Editorial Board, Wall Street Journal

“The U.S. government has entrusted the same person to buy the remains of the second-largest bank failure in the nation's history whom it also entrusted to oversee the first-largest. As was true in 2008 when Jamie Dimon was beckoned by Uncle Sam to shell out $1.9 billion for Washington Mutual, the JPMorgan Chase CEO is once again responsible for cleaning up the collapse of First Republic Bank. History may not quite repeat itself, but it does rhyme

“Chief among the parallels here is that both with the Great Recession and the current credit crisis, Dimon predicted and prevented the obvious at his own banks.

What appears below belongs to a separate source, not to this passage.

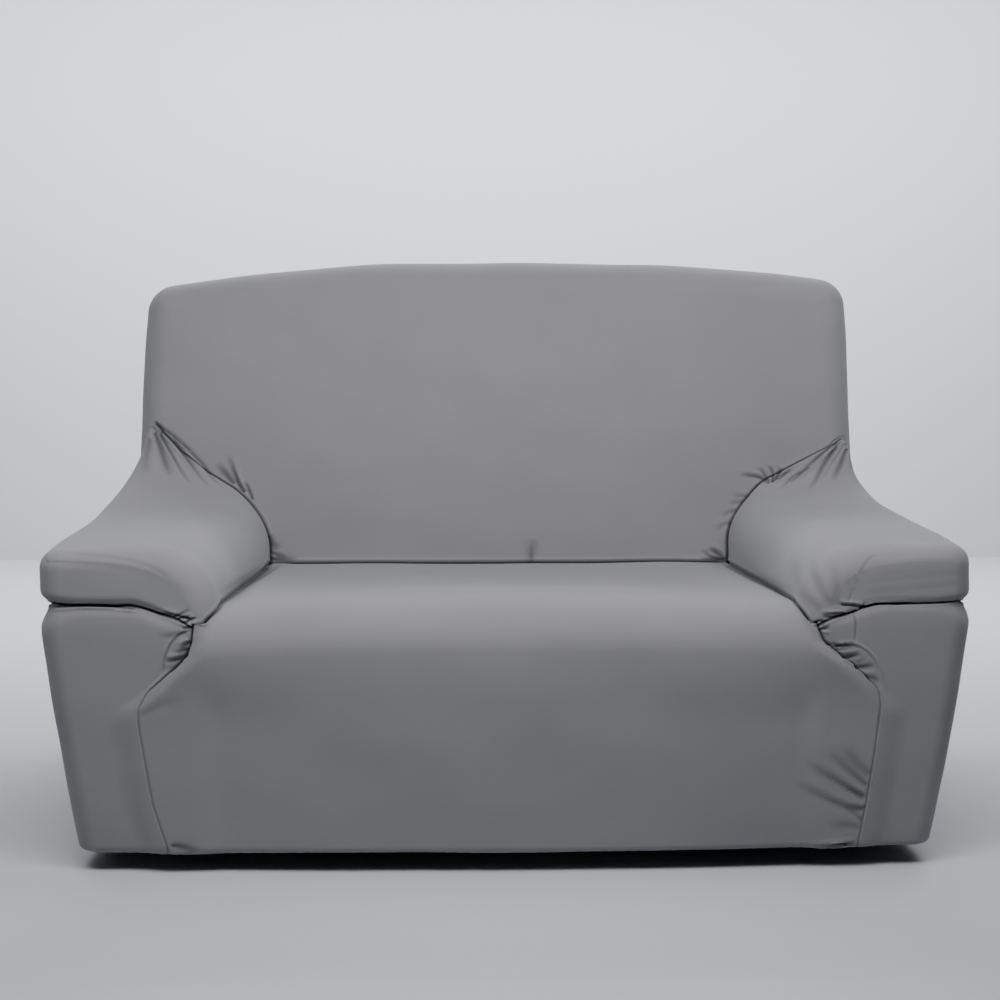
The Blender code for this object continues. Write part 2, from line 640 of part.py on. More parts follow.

Dimon sold most of JPMorgan's $12 billion of subprime loan operations in 2006 specifically due to the sharp rise in costs of credit default swaps…

“JPMorgan hedged against rising interest rates throughout 2021, hoarding cash instead of purchasing the Treasurys that Silicon Valley Bank and First Republic stockpiled…

“Ironically enough, Dimon would later lament his decision to take on Washington Mutual and Bear Stearns. In a call to investors on Monday morning, Dimon struck a more optimistic note about the acquisition of FRB, calling it a ‘very clean bank.’… We best believe that Dimon's prognosis of bank stability is right, lest we have to learn what will happen if the day comes that JPMorgan Chase will not bail out the next big bank failure.”